### Provided data

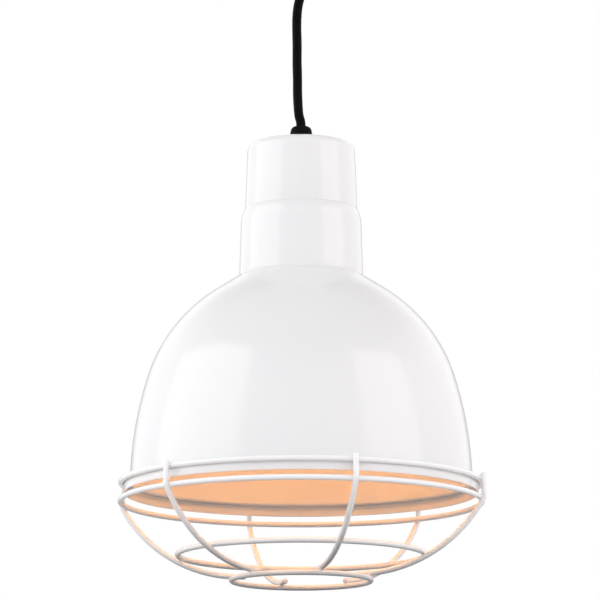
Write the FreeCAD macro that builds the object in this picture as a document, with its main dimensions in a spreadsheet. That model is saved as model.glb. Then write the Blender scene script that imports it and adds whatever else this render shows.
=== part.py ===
import FreeCAD, Part
import math
import os
import Sketcher

# Pendant ceiling light: a deep steel shade with a two-step neck and a wire guard, hung on a
# three-core cord from a ceiling canopy.
#
# Row frame: millimetres, +Z up, origin on the ceiling plane at the middle of the mounting strap.
# Two local frames keep every drawn height positive:
#   HEAD     heights are measured up from the plane of the shade's rim
#   CEILING  heights are depths measured down from the ceiling plane

DIMENSIONS = {
    # overall levels
    "rim_drop": (412.0, "ceiling plane to the shade's rim"),
    "sheet": (1.0, "steel sheet of the shade, neck and canopy"),
    # shade bowl
    "rim_rad": (127.0, "outer radius of the rim skirt"),
    "ledge_up": (8.2, "rim plane to the top of the ledge"),
    "ledge_bend": (1.2, "outer bend radius between skirt and ledge"),
    "foot_rad": (122.6, "dome radius where it meets the ledge"),
    "dome_low": (84.7, "height where the lower wall arc meets the shoulder arc"),
    "dome_bend": (113.8, "radius of the shoulder arc"),
    "cone_rad": (64.3, "radius where the top cone meets the shoulder arc"),
    "cone_up": (145.8, "height where the top cone meets the shoulder arc"),
    "neck_rad": (44.8, "neck radius at the crease with the bowl"),
    "crease_up": (158.5, "height of the crease between neck and bowl"),
    "throat_rad": (31.0, "hole through the joined flanges of bowl and collar"),
    # neck collar and cap
    "collar_rad": (43.7, "collar radius where its shoulder starts"),
    "collar_up": (196.5, "height where the collar's shoulder starts"),
    "seam_rad": (41.4, "collar radius at the seam with the cap"),
    "seam_up": (207.5, "height of the seam"),
    "spigot_rad": (39.4, "spigot that centres the cap on the collar"),
    "spigot_len": (6.0, "spigot length"),
    "cap_low_rad": (40.7, "cap radius at the seam"),
    "cap_top_rad": (39.0, "cap radius at its top corner"),
    "cap_up": (256.5, "height of the cap's top"),
    "cap_bend": (6.0, "corner radius of the cap's top"),
    # cord and the two cord grips
    "cord_rad": (3.4, "cord jacket radius"),
    "end_gap": (0.3, "gap between a cord end and the piece of cord it continues"),
    "grip_len": (12.2, "height of a grip nut"),
    "grip_rad": (8.0, "radius of a grip nut"),
    "grip_straight": (6.4, "straight part of a grip nut"),
    "grip_top_rad": (5.4, "radius of the shade grip's top edge"),
    "bell_top_rad": (7.0, "radius of the ceiling grip's bell mouth edge"),
    "mouth_rad": (4.75, "shade grip mouth: clears the cord at its combined tilt"),
    "bell_mouth_rad": (6.3, "ceiling grip mouth: clears the cord at its combined swing"),
    "throat_in_rad": (4.4, "shade grip: mouth radius at its inner end"),
    "bell_in_rad": (5.1, "ceiling grip: mouth radius at its inner end"),
    "lip_len": (0.7, "length of the shade grip's flared mouth"),
    "bell_lip_len": (1.2, "length of the ceiling grip's flared mouth"),
    "pivot_in": (2.4, "shade grip: cord pivot below the mouth's edge"),
    "bell_pivot_in": (3.4, "ceiling grip: cord pivot inside the mouth's edge"),
    "seal_rad": (4.2, "shade grip seal: ring radius"),
    "bell_seal_rad": (4.35, "ceiling grip seal: ring radius"),
    "seal_wire": (0.5, "seal section radius"),
    "washer_rad": (9.0, "grip washer radius"),
    "washer_len": (0.8, "washer thickness"),
    "nipple_rad": (5.0, "nipple radius, M10"),
    "nipple_in": (3.7, "nipple bore"),
    "nipple_grip": (5.7, "nipple length inside the grip nut"),
    "nut_corner": (8.1, "locknut corner radius"),
    "nut_len": (3.0, "locknut height"),
    "fit": (0.05, "thread and bore clearance"),
    "hole_fit": (0.2, "clearance of a drilled hole"),
    # stirrup that joins cap, socket and flanges
    "strip": (1.5, "stirrup strip thickness"),
    "strip_wide": (16.0, "stirrup strip width"),
    "leg_out": (29.0, "outer face of a stirrup leg"),
    "foot_out": (41.0, "end of a stirrup foot"),
    "bolt_ring": (36.5, "pitch radius of the flange screws"),
    "bolt_rad": (2.0, "flange screw radius, M4"),
    "bolt_head": (3.8, "flange screw head radius"),
    "bolt_head_len": (2.4, "flange screw head height"),
    "bolt_nut": (4.04, "flange nut corner radius"),
    "bolt_nut_len": (3.2, "flange nut height"),
    # lampholder
    "socket_rad": (22.0, "lampholder radius"),
    "socket_lip_rad": (20.5, "lampholder radius at its lower edge"),
    "socket_low": (184.0, "height of the lampholder's lower edge"),
    "socket_floor": (216.0, "underside of the lampholder's floor"),
    "socket_up": (222.0, "top of the porcelain body"),
    "socket_bore": (14.6, "bore that takes the screw shell"),
    "socket_cap_up": (240.0, "top of the lampholder's cap"),
    "hub_up": (246.0, "top of the cap's hub"),
    "hub_rad": (8.0, "hub radius"),
    "socket_cap_wall": (1.5, "wall of the lampholder's cap"),
    "nipple_low": (236.0, "lower end of the shade nipple"),
    "shell_crest": (13.35, "screw shell inner radius at its crests"),
    "shell_root": (14.0, "screw shell inner radius at its roots"),
    "shell_skin": (0.4, "screw shell thickness"),
    "screw_ring": (18.3, "pitch radius of the lampholder's body screws"),
    "screw_rad": (1.5, "small screw radius, M3"),
    "screw_head": (2.7, "small screw head radius"),
    "screw_head_len": (2.0, "small screw head height"),
    "terminal_out": (13.0, "terminal screws, from the axis"),
    "plate_skin": (0.6, "terminal plate thickness"),
    # lamp, E26 base and A19 bulb
    "thread_pitch": (3.63, "pitch of the lamp thread"),
    "lamp_tip": (212.8, "height of the lamp's centre contact"),
    "base_crest": (13.1, "lamp shell outer radius at its crests"),
    "base_root": (12.45, "lamp shell outer radius at its roots"),
    "base_skin": (0.35, "lamp shell thickness"),
    "bulb_rad": (30.0, "bulb radius"),
    "bulb_mid": (135.8, "height of the bulb's centre"),
    "bulb_skin": (0.8, "glass thickness"),
    # wire guard
    "wire_rad": (2.0, "guard wire radius"),
    "weld": (0.3, "depth that two welded wires sink into each other"),
    "upper_ring_rad": (128.9, "ring radius of the ring sprung round the skirt"),
    "upper_ring_up": (7.81, "rim plane up to that ring, which bears on the ledge's bend"),
    "lower_ring_rad": (129.4, "ring radius of the ring under the rim"),
    "lower_ring_drop": (5.6, "rim plane down to the ring under the rim"),
    "mid_ring_rad": (88.3, "ring radius of the middle ring"),
    "mid_ring_drop": (43.8, "rim plane down to the middle ring"),
    "end_ring_rad": (49.7, "ring radius of the end ring"),
    "end_ring_drop": (61.85, "rim plane down to the end ring"),
    "rib_top_rad": (132.45, "radius of a rib's cut upper end"),
    "rib_top_up": (11.2, "height of a rib's cut upper end"),
    "knee_drop": (4.2, "rim plane down to the rib's knee"),
    "knee_bend": (4.0, "bend radius of the rib's knee"),
    "belly_drop": (58.3, "rim plane down to the rib's level end"),
    "belly_bend": (102.9, "radius of the rib's long curve"),
    "tip_rad": (39.0, "radius reached by a rib's tip"),
    "rib_turn": (17.0, "first rib's angle from the front, in degrees"),
    # ceiling end
    "canopy_rad": (63.5, "canopy radius"),
    "canopy_len": (25.0, "canopy depth"),
    "canopy_bend": (22.0, "corner radius of the canopy"),
    "strap_half": (54.0, "half length of the mounting strap"),
    "strap_wide": (20.0, "mounting strap width"),
    "strap_skin": (1.6, "mounting strap thickness"),
    "slot_gap": (88.9, "distance between the strap's two slots"),
    "slot_rad": (2.4, "half width of a slot"),
    "slot_len": (12.0, "slot length, end to end"),
    "strap_hole": (5.2, "strap's centre hole"),
    "stud_out": (30.0, "canopy screws, from the axis"),
    "stud_rad": (2.1, "canopy screw radius, 8-32"),
    "stud_len": (31.0, "canopy screw length"),
    "earth_out": (14.0, "strap's earth screw, from the axis"),
    "core_rad": (1.1, "radius of one insulated core"),
}
RIBS = 6
FLANGE_SCREWS = 4
SOCKET_WAVES = 6
BASE_WAVES = 5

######

● **Objective**
Starting at the first line of the data above, please restate word for word every line up to and including the one that holds "import Sketcher", and add nothing else.

● **The result**
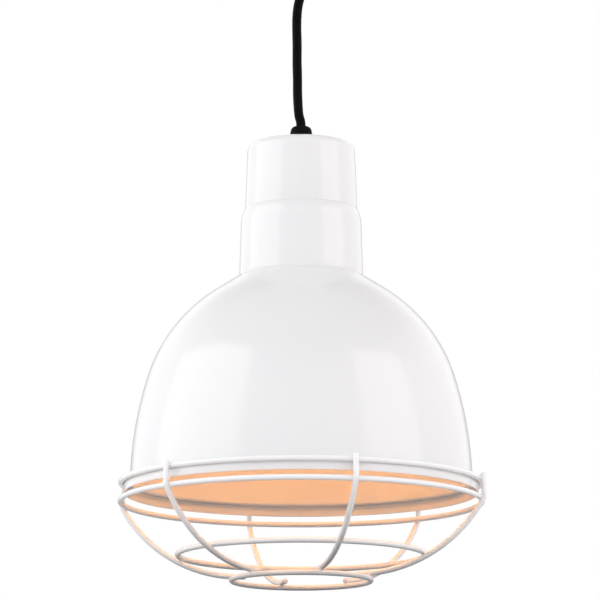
Write the FreeCAD macro that builds the object in this picture as a document, with its main dimensions in a spreadsheet. That model is saved as model.glb. Then write the Blender scene script that imports it and adds whatever else this render shows.
=== part.py ===
import FreeCAD, Part
import math
import os
import Sketcher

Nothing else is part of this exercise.